BEGIN Stored data
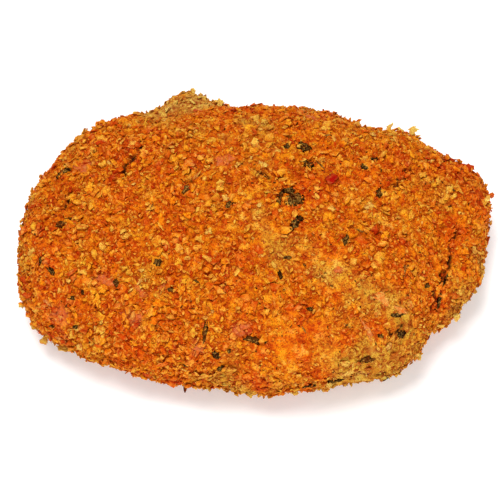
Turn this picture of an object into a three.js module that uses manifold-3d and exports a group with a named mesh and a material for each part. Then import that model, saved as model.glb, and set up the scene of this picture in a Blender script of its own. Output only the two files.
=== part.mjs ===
// A crumbed, stuffed chicken breast: one piece of meat folded round its filling and
// baked whole, lying on its flat underside. Millimetres, +Z up, +X along the length
// towards the thin tail end, +Y towards the back, where the tenderloin flap lifts.
// The origin is under the middle of the part, on the surface that it rests on.
import * as THREE from 'three';
import { mergeVertices } from 'three/addons/utils/BufferGeometryUtils.js';
import Module from 'manifold-3d';

// Driving dimensions of the whole piece.
const LENGTH = 143;
const DEPTH = 95;
const HEIGHT = 36;

// How the skin is worked out.
const FACETS = 21; // splits of each edge of the icosahedron that it starts from
const REACH = 0.75; // how far from the core a ray looks for it, in driving dimensions
const HALVINGS = 24; // of each ray's length
const BLEND = 7; // width of the soft valley where two lobes run together
const SIDE_POWER = 2.3; // 2 is an ellipse seen from the side, more is squarer
const WAIST = 12; // height of the widest line round the side
const FALL = 18; // how far below the waist a lobe would reach if nothing cut it

// The lobes that the meat bulges in, each a rounded mass about the waist: middle, half
// length, half width, rise above the waist, turn about Z in degrees, and how square it
// is from above, where 2 is an ellipse. The small one has a fall of its own.
const LOBES = {
  shoulder: { x: -29, y: -1.5, along: 40, across: 36, rise: 20, turn: -20, square: 2.6 },
  heel: { x: -45, y: -14, along: 24, across: 20, rise: 16, turn: -20, square: 2.4 },
  crown: { x: 0, y: -2, along: 47, across: 43, rise: 24, turn: -4, square: 2.2 },
  pocket: { x: 23, y: -16, along: 32, across: 28, rise: 18, turn: 6, square: 2.5 },
  brow: { x: 30, y: 9.5, along: 32, across: 25, rise: 18, turn: -14, square: 2.5 },
  tail: { x: 51, y: 2, along: 20, across: 23, rise: 14, turn: -10, square: 2.8 },
  tenderloin: { x: -20, y: 37.5, along: 7, across: 8, rise: 7, fall: 11, turn: 25, square: 2 },
};

// Lines that the skin is pressed in or pushed out along, from one point to another. A
// negative depth is a ridge.
const FOLDS = [
  { name: 'tail fold', from: [59, 3, 27], to: [56, -16, 23], width: 6, depth: 2.2 },
  { name: 'pocket ridge', from: [20, -6, 36], to: [42, -20, 31], width: 9, depth: -1.2 },
  { name: 'shoulder fold', from: [-35, 36, 26], to: [-40, 20, 33], width: 6, depth: 1.5 },
  { name: 'edge fold', from: [-52, 20, 29], to: [-58, 6, 28], width: 6, depth: 1.4 },
  { name: 'pocket mouth', from: [14, -47, 12], to: [28, -46, 12], width: 6, depth: 3 },
];

// The gentle unevenness of the meat: waves in the skin, each with the direction that it
// runs in, its length and how far it rises and falls.
const SWELLS = [
  { runs: [0.9, 0.4, 0.2], length: 31, height: 0.3 },
  { runs: [-0.5, 0.8, 0.3], length: 23, height: 0.25 },
  { runs: [0.3, 0.7, 0.6], length: 17, height: 0.15 },
];

const radians = THREE.MathUtils.degToRad;

/** Distance from a lobe's skin, negative inside it, near enough to look for its zero. */
function lobeDistance(p, lobe) {
  const turn = radians(lobe.turn);
  const dx = p.x - lobe.x;
  const dy = p.y - lobe.y;
  const dz = p.z - WAIST;
  const along = Math.abs(dx * Math.cos(turn) + dy * Math.sin(turn)) / lobe.along;
  const across = Math.abs(dy * Math.cos(turn) - dx * Math.sin(turn)) / lobe.across;
  const high = Math.abs(dz) / (dz > 0 ? lobe.rise : (lobe.fall ?? FALL));
  const plan = (along ** lobe.square + across ** lobe.square) ** (1 / lobe.square);
  const whole = (plan ** SIDE_POWER + high ** SIDE_POWER) ** (1 / SIDE_POWER);
  return (whole - 1) * Math.min(lobe.along, lobe.across, lobe.rise);
}

/** The smaller of two distances, with a soft valley between them. */
function softMin(a, b) {
  const mix = THREE.MathUtils.clamp(0.5 + (0.5 * (b - a)) / BLEND, 0, 1);
  return THREE.MathUtils.lerp(b, a, mix) - BLEND * mix * (1 - mix);
}

/** Distance from the skin before its swells and folds, negative inside. */
function meatDistance(p) {
  const distances = Object.values(LOBES).map((lobe) => lobeDistance(p, lobe));
  return distances.reduce((nearest, distance) => softMin(nearest, distance));
}

/** How deep the folds press the skin in at a point on it. */
function foldDepth(p) {
  const nearest = new THREE.Vector3();
  return FOLDS.reduce((depth, fold) => {
    const line = new THREE.Line3(new THREE.Vector3(...fold.from), new THREE.Vector3(...fold.to));
    line.closestPointToPoint(p, true, nearest);
    return depth + fold.depth * Math.exp(-((nearest.distanceTo(p) / fold.width) ** 2));
  }, 0);
}

/** How far the swells lift the skin at a point on it. */
function swellHeight(p) {
  return SWELLS.reduce((lift, swell) => {
    const run = new THREE.Vector3(...swell.runs).normalize().dot(p);
    return lift + swell.height * Math.sin((2 * Math.PI * run) / swell.length);
  }, 0);
}

/** The point where the ray from the core along a vector leaves the meat. */
function castToSkin(core, ray, found) {
  let inside = 0;
  let outside = 1;
  for (let i = 0; i < HALVINGS; i += 1) {
    const middle = (inside + outside) / 2;
    if (meatDistance(found.copy(core).addScaledVector(ray, middle)) < 0) inside = middle;
    else outside = middle;
  }
  return found.copy(core).addScaledVector(ray, inside);
}

/** The skin as a closed mesh: fine facets cast out from the core, swelled and folded. */
function skinGeometry() {
  const ball = new THREE.IcosahedronGeometry(1, FACETS);
  ball.deleteAttribute('normal');
  ball.deleteAttribute('uv');
  const skin = mergeVertices(ball);
  const core = new THREE.Vector3(0, 0, WAIST);
  const reach = new THREE.Vector3(LENGTH, DEPTH, HEIGHT).multiplyScalar(REACH);
  const places = skin.getAttribute('position');
  const ray = new THREE.Vector3();
  const point = new THREE.Vector3();
  for (let i = 0; i < places.count; i += 1) {
    castToSkin(core, ray.fromBufferAttribute(places, i).multiply(reach), point);
    places.setXYZ(i, point.x, point.y, point.z);
  }
  skin.computeVertexNormals();
  const normals = skin.getAttribute('normal');
  for (let i = 0; i < places.count; i += 1) {
    point.fromBufferAttribute(places, i);
    const lift = swellHeight(point) - foldDepth(point);
    point.addScaledVector(ray.fromBufferAttribute(normals, i), lift);
    places.setXYZ(i, point.x, point.y, point.z);
  }
  return skin;
}

const wasm = await Module();
wasm.setup();

/** A three.js geometry as a manifold-3d solid. */
function toSolid(geometry) {
  const bare = geometry.clone();
  bare.deleteAttribute('normal');
  bare.deleteAttribute('uv');
  const merged = mergeVertices(bare);
  return new wasm.Manifold(new wasm.Mesh({
    numProp: 3,
    vertProperties: merged.getAttribute('position').array,
    triVerts: new Uint32Array(merged.index.array),
  }));
}

/** A manifold-3d solid as a three.js geometry. */
function toGeometry(solid) {
  const mesh = solid.getMesh();
  const geometry = new THREE.BufferGeometry();
  geometry.setAttribute('position', new THREE.BufferAttribute(mesh.vertProperties, 3));
  geometry.setIndex(new THREE.BufferAttribute(mesh.triVerts, 1));
  geometry.computeVertexNormals();
  return geometry;
}

/** The skin with everything under the resting surface cut away. */
function breastGeometry() {
  const room = 2 * LENGTH;
  const below = new THREE.BoxGeometry(room, room, room).translate(0, 0, -room / 2);
  return toGeometry(toSolid(skinGeometry()).subtract(toSolid(below)));
}

/** Scales a geometry to the driving dimensions and centres it over the origin. */
function fitted(geometry) {
  geometry.computeBoundingBox();
  const size = geometry.boundingBox.getSize(new THREE.Vector3());
  const middle = geometry.boundingBox.getCenter(new THREE.Vector3());
  geometry.translate(-middle.x, -middle.y, 0);
  geometry.scale(LENGTH / size.x, DEPTH / size.y, HEIGHT / size.z);
  return geometry;
}

const crumb = new THREE.MeshStandardMaterial({
  name: 'baked crumb coat',
  color: new THREE.Color('#cc6a1a'),
  roughness: 0.85,
  metalness: 0,
});

const breast = new THREE.Mesh(fitted(breastGeometry()), crumb);
breast.name = 'crumbed_breast';

const part = new THREE.Group();
part.name = 'stuffed_chicken_breast';
part.add(breast);

export default part;
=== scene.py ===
"""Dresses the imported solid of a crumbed, stuffed chicken breast: its crust, loose crumbs, herbs
and the meat that shows through, on a pale floor in soft light. The numbers are millimetres in
the part's frame, +X towards the tail, +Y towards the back, and become metres in build_piece."""
import math

import bmesh
import bpy
import numpy as np
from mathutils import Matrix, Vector
from mathutils.bvhtree import BVHTree
from mathutils.kdtree import KDTree


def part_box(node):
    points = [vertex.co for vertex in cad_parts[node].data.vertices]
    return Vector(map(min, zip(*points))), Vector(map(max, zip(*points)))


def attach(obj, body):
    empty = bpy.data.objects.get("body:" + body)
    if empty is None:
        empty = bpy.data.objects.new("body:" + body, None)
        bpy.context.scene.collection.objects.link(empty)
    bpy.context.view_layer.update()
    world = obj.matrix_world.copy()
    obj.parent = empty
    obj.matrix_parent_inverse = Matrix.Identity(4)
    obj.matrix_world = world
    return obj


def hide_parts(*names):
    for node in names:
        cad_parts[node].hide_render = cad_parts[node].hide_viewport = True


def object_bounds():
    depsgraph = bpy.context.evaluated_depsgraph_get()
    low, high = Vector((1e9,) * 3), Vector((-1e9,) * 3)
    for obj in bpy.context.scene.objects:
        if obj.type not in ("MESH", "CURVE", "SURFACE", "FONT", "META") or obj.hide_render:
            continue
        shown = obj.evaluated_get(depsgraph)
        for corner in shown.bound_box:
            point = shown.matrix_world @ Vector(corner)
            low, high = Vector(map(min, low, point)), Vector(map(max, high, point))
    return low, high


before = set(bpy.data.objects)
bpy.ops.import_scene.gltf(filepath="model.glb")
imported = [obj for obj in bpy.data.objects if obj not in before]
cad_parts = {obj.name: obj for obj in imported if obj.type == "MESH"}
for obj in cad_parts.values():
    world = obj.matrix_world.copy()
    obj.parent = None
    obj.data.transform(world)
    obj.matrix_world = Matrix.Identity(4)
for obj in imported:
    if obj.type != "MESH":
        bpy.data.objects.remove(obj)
CAD_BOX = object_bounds()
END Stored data
Within the listing above, locate the line containing "const breast = new" and the line containing "import math". Reproduce those two lines and all lines between them exactly, with nothing added.

**Response to this task:**
const breast = new THREE.Mesh(fitted(breastGeometry()), crumb);
breast.name = 'crumbed_breast';

const part = new THREE.Group();
part.name = 'stuffed_chicken_breast';
part.add(breast);

export default part;
=== scene.py ===
"""Dresses the imported solid of a crumbed, stuffed chicken breast: its crust, loose crumbs, herbs
and the meat that shows through, on a pale floor in soft light. The numbers are millimetres in
the part's frame, +X towards the tail, +Y towards the back, and become metres in build_piece."""
import math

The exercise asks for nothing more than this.